Regarding the error, that is one of the module complaining about the input file it is reading, so the line and column are referring to that input file. Sadly, the error doesn't give the name of the input file on the bottom line, but maybe the top line you pasted shows that file name. Also the files should be straight from the ENEX export, not processed before this script is run. But it might be enlightening to know what is at and near that character position in your input file.

Oh, okay sweet, yes I had just run your script on the same file(s) after running the original one that didn't work. I hadn't thought about that being an issue. Thanks!

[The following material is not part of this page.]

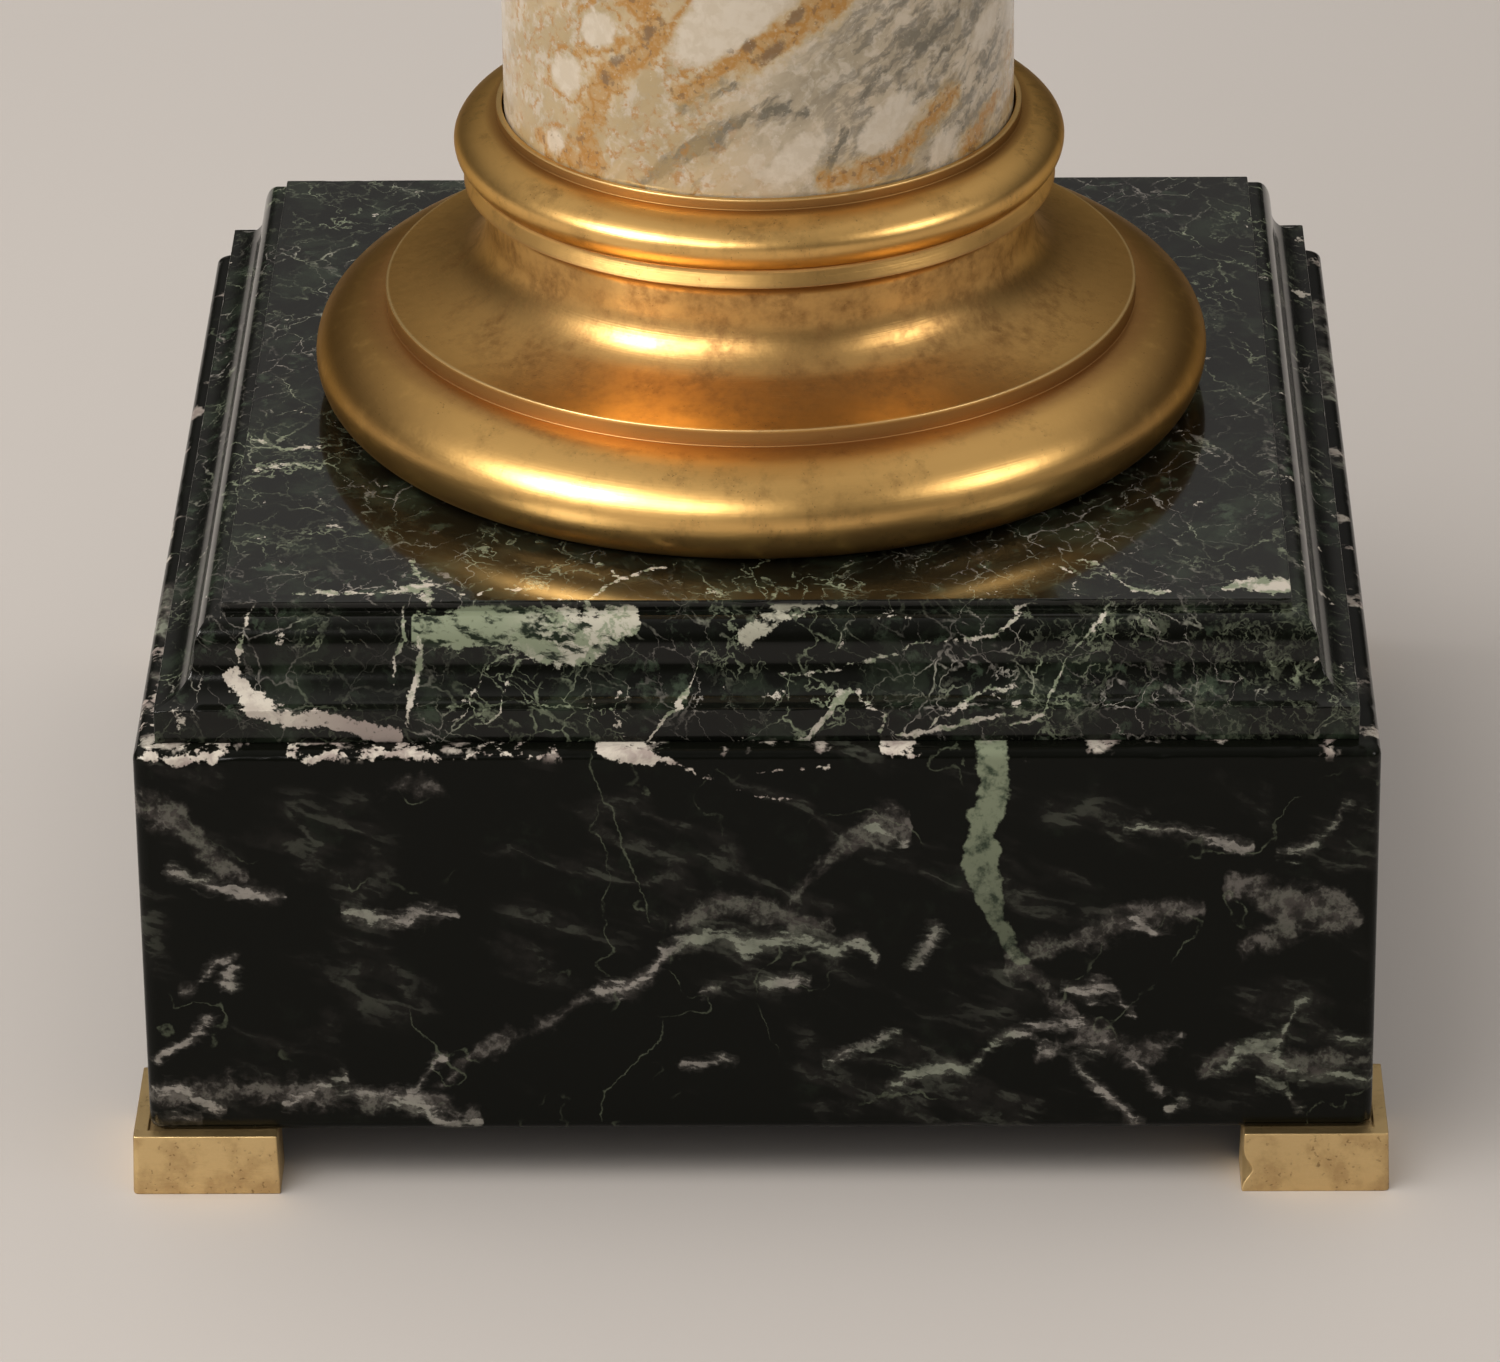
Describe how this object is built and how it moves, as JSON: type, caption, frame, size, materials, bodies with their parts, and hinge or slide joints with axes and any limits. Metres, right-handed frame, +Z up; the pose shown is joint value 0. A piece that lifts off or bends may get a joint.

I ran it on a copy of my backup, and (judging by the terminal window) it has done an awesome job (aside from a small handful of " ' " characters it has translated as some &string, which is pretty inconsequential). I'm importing it to Joplin now...

To quote the code, I copy pasted, selected the whole thing, and 'preformatted the text' (ctrl + e)

Okay, as far as I can tell it's fixed everything perfectly!

The " ' " symbol must just display that way in the cmd terminal because it looks flawless in Joplin everywhere I can see it.

Thank you!

Thanks for the feedback. Yes, the "character escaping" required by the XML format is the source of the &string; stuff and while it is visible in the .enex files, it should not be visible in the Joplin user interface. Which, of course, you figured out after doing the import.

Hopefully your reported issues with using the script will help someone else avoid the same issue.

Thanks for the hint about using preformatted text.